In Israel ist die Freilassung von Häftlingen umstritten. Im Tausch für einen israelischen Soldaten lies das Land 2011 rund 1000 Häftlinge frei. Darunter war auch der heutige Hamas-Chef im Gazastreifen, Jihia al-Sinwar. Er gilt als einer der Hauptinitiatoren des Massakers am 7. Oktober. «Viele fragen sich, ob ohne die Freilassung das Massaker hätte passieren können, das wird man nie wissen», sagt Zoref. Vergangene Freilassungen hätten aber auch gezeigt, dass nicht alle Häftlinge sich wieder dem Terror zuwendeten. Zudem seien die 150 Frauen und Jugendliche, die nun frei kommen sollen, nicht «die schlimmsten Schwerverbrecher».
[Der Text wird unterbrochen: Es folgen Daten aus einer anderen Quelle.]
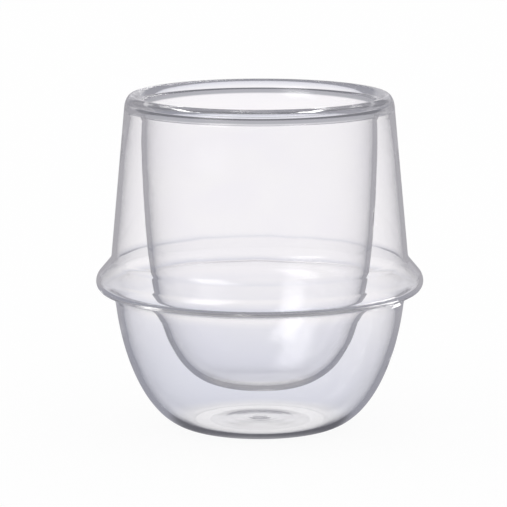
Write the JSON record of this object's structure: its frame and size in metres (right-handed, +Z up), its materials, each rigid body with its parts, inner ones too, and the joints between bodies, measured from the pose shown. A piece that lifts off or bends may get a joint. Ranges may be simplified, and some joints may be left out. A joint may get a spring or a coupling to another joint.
{
  "type": "double walled glass cup",
  "caption": "Round double walled glass cup with a leaning upper wall, a hollow collar, a rounded bowl and a small flat foot, made for hot or cold drinks.",
  "frame": {"origin": "middle of the foot, on the table", "axes": "+Z up along the cup's axis; the cup is round, so X and Y are any two level directions at right angles"},
  "size_m": [0.1, 0.1, 0.1024],
  "materials": {
    "clear_glass": "fire polished, clear"
  },
  "bodies": {
    "root": {"outer_shell": "clear_glass", "inner_vessel": "clear_glass", "rim_bead": "clear_glass", "vent_seal": "clear_glass"}
  },
  "joints": []
}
Schlechte Erfahrungen mit Feuerpausen
Auch beim Thema Feuerpause machte Israel 2014 schlechte Erfahrungen mit der Hamas. Nur wenige Stunden nach der Einigung auf eine 72-stündigen Kampfpause im Gaza-Krieg 2014 töteten Islamisten zwei israelische Soldaten. Ein weiterer, Hadar Goldin, wurde entführt. Hadars sterblichen Überreste, die im Süden des Gazastreifens vermutet werden, wurden bis heute nicht nach Israel überführt.
Israelischen Medien zufolge lautet die Ansage an die Soldaten vor Ort, beim Verdacht eines Angriffs auch während der Feuerpause umgehend zu reagieren. Netanjahu betonte, dass «Aufklärungsbemühungen» während der Tage weitergingen. Wie dies aussieht, war jedoch unklar. Die Einstellung der israelischen Luftüberwachung für sechs Stunden im nördlichen Gazastreifen ist Teil des Deals mit der Hamas.
Experten gehen davon aus, dass sich die Hamas in der Zeit neu gruppieren wird und gestärkt aus der Feuerpause hervor gehen könnte. «Ob der Deal ein guter Deal ist, werden wir erst hinterher wissen», sagt Zoref. Es sei aber auch ein Spiel gegen die Zeit. Je länger die Geiseln im Gazastreifen seien, desto unwahrscheinlicher sei es, dass sie lebend wieder herauskämen. «An einem gewissen Punkt muss man das Risiko eingehen.»